Second, the Journal acknowledges that Jordan is a hopeless recidivist when it comes to making indefensible statements, yet bizarrely sees this as helping Jordan’s defense on this occasion. It posits that his Davos libeling of the military pales in comparison to some of Jordan’s prior sins (“including a 2003 New York Times op-ed in which he admitted that CNN had remained silent about Saddam’s atrocities in order to maintain its access in Baghdad”). This, however, misses a commonsense point: a repeat offender should be on a tighter leash than someone with a clean record. For what little it may be worth, I don’t agree with the Journal that what Jordan said in Davos was a comparative trifle. What he said was indefensible, and the position he holds coupled with CNN’s grounds for worry about its reputation make it a hanging offense on its own merit. Surely CNN, which has already bled profuse market-share to Fox News and others, was well within its discretion to see this, in context, as one unforgivable gaffe too many.
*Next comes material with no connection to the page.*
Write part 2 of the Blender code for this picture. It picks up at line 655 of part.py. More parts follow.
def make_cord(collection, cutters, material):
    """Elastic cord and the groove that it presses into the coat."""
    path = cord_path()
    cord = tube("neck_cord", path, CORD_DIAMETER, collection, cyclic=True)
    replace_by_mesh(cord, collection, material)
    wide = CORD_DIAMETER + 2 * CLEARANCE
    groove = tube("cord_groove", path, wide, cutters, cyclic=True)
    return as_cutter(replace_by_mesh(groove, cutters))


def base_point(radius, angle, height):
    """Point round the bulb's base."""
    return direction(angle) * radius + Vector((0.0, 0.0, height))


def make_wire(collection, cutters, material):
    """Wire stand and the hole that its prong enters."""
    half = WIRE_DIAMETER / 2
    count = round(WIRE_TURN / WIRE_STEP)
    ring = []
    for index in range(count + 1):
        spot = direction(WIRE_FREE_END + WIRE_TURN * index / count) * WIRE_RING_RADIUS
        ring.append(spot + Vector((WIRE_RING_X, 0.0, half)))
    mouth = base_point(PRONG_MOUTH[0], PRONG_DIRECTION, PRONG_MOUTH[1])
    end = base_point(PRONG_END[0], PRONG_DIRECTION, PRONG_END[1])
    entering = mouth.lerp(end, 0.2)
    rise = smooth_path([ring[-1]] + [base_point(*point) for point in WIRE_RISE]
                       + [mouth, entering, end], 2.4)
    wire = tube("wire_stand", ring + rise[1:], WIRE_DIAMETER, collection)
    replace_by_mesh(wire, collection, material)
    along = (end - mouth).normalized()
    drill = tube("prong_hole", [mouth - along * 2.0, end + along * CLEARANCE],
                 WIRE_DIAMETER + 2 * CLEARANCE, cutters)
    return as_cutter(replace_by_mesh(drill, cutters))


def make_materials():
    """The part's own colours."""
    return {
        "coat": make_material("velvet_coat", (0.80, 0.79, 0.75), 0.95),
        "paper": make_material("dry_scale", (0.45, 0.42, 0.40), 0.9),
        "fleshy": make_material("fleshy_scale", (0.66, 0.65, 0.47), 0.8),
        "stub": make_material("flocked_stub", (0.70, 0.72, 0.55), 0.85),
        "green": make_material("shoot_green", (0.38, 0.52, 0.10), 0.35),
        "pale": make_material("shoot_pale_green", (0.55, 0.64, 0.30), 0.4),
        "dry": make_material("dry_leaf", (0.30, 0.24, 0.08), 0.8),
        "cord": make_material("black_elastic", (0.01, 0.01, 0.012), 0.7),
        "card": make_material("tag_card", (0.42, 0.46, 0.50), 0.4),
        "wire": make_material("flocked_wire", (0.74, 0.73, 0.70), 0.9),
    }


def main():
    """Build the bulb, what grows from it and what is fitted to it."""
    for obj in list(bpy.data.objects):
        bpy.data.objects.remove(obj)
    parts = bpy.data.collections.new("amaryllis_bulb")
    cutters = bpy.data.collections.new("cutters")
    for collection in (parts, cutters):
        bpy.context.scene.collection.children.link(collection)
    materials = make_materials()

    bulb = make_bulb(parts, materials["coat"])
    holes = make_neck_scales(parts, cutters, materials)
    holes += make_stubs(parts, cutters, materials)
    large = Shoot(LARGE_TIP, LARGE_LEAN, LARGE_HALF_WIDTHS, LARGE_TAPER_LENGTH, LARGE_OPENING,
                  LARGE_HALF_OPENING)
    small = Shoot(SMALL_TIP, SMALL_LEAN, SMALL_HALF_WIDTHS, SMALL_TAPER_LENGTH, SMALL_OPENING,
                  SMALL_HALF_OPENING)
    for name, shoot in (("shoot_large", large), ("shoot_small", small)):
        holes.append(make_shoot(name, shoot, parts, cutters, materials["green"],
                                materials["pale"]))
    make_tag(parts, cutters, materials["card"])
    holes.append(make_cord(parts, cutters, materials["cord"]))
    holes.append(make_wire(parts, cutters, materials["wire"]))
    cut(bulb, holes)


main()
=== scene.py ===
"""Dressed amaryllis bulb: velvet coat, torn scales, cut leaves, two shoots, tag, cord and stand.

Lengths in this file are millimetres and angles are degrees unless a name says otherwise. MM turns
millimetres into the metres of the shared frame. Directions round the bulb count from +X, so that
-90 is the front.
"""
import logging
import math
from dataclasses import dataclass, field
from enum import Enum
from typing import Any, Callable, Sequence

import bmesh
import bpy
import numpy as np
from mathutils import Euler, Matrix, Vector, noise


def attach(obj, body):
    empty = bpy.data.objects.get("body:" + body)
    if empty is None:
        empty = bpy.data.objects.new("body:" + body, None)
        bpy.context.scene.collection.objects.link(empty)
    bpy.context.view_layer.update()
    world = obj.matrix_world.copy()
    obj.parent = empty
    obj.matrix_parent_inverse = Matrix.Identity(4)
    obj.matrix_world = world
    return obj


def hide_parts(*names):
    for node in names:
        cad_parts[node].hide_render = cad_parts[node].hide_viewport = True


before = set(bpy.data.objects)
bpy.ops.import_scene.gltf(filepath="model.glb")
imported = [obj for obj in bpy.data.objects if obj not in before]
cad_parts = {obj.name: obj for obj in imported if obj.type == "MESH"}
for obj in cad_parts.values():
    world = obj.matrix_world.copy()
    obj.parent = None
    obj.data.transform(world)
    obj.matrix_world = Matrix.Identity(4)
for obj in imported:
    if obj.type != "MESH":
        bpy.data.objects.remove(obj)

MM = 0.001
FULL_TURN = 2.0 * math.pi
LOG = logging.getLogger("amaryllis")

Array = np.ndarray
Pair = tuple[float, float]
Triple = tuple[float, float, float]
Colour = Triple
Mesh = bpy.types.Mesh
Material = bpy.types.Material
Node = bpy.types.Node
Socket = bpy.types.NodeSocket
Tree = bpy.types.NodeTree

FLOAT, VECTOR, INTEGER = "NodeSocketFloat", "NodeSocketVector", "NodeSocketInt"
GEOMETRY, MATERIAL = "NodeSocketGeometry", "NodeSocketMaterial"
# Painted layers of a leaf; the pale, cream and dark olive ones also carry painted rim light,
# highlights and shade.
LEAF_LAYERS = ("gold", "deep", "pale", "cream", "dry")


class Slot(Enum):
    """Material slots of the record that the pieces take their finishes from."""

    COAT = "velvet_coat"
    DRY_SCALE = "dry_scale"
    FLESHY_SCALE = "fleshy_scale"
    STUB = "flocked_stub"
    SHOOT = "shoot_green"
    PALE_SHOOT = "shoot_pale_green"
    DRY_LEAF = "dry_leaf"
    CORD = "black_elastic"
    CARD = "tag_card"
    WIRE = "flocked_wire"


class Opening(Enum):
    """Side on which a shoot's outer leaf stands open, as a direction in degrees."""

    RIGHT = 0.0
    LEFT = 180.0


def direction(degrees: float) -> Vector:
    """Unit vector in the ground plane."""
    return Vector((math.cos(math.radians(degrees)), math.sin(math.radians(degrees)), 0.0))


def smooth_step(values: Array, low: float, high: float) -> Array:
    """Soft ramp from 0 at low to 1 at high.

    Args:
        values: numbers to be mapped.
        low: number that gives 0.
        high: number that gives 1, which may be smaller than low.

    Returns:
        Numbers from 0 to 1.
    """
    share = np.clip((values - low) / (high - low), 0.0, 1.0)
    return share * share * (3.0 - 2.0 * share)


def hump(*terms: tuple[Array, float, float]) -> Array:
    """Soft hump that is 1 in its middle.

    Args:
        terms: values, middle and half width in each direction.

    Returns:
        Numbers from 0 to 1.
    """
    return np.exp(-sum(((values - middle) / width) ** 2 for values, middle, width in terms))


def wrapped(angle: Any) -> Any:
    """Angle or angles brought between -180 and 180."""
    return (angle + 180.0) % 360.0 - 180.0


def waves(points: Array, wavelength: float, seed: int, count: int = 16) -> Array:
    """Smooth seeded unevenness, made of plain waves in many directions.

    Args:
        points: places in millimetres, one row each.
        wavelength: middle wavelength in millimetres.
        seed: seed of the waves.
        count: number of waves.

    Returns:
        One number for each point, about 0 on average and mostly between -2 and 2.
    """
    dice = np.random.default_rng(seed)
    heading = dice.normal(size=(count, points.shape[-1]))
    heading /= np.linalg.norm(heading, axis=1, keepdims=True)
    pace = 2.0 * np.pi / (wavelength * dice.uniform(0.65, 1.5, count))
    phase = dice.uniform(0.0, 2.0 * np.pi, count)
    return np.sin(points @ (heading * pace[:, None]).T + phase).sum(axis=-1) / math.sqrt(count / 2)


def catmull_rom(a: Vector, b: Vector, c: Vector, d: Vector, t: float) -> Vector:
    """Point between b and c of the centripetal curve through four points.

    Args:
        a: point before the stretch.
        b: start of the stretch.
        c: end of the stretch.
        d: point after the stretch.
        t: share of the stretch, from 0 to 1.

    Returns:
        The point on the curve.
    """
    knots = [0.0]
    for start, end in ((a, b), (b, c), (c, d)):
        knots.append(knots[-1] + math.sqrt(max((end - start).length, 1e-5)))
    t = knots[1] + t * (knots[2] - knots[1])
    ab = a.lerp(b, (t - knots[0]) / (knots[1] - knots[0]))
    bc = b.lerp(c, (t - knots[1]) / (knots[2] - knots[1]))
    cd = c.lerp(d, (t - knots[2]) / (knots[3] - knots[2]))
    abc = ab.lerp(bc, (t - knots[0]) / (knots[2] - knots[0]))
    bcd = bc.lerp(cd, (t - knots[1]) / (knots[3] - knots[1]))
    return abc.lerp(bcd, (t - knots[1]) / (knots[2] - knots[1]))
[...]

Finally, the Journal faults the bloggers for failing to perceive the difference between “Easongate” and “Rathergate.” Leaving aside the annoying lack of imagination that impels the media to attach “-gate” to every scandal, the perception problem here belongs to the editors. The CBS debacle was not a threshold. It was the far margin of disgraceful journalism. If the Journal’s new position is that no incident of shameful media performance is a story unless it achieves Rather-like dimension, the rest of the transparently biased mainstream media should rest a lot easier today. Because, notwithstanding Eason Jordan’s fate, this would mean that the formerly fearsome Wall Street Journal is off the case.
Let’s hope that’s not true.
–Andrew C. McCarthy, who led the 1995 terrorism prosecution against Sheik Omar Abdel Rahman and eleven others, is a senior fellow at the Foundation for the Defense of Democracies.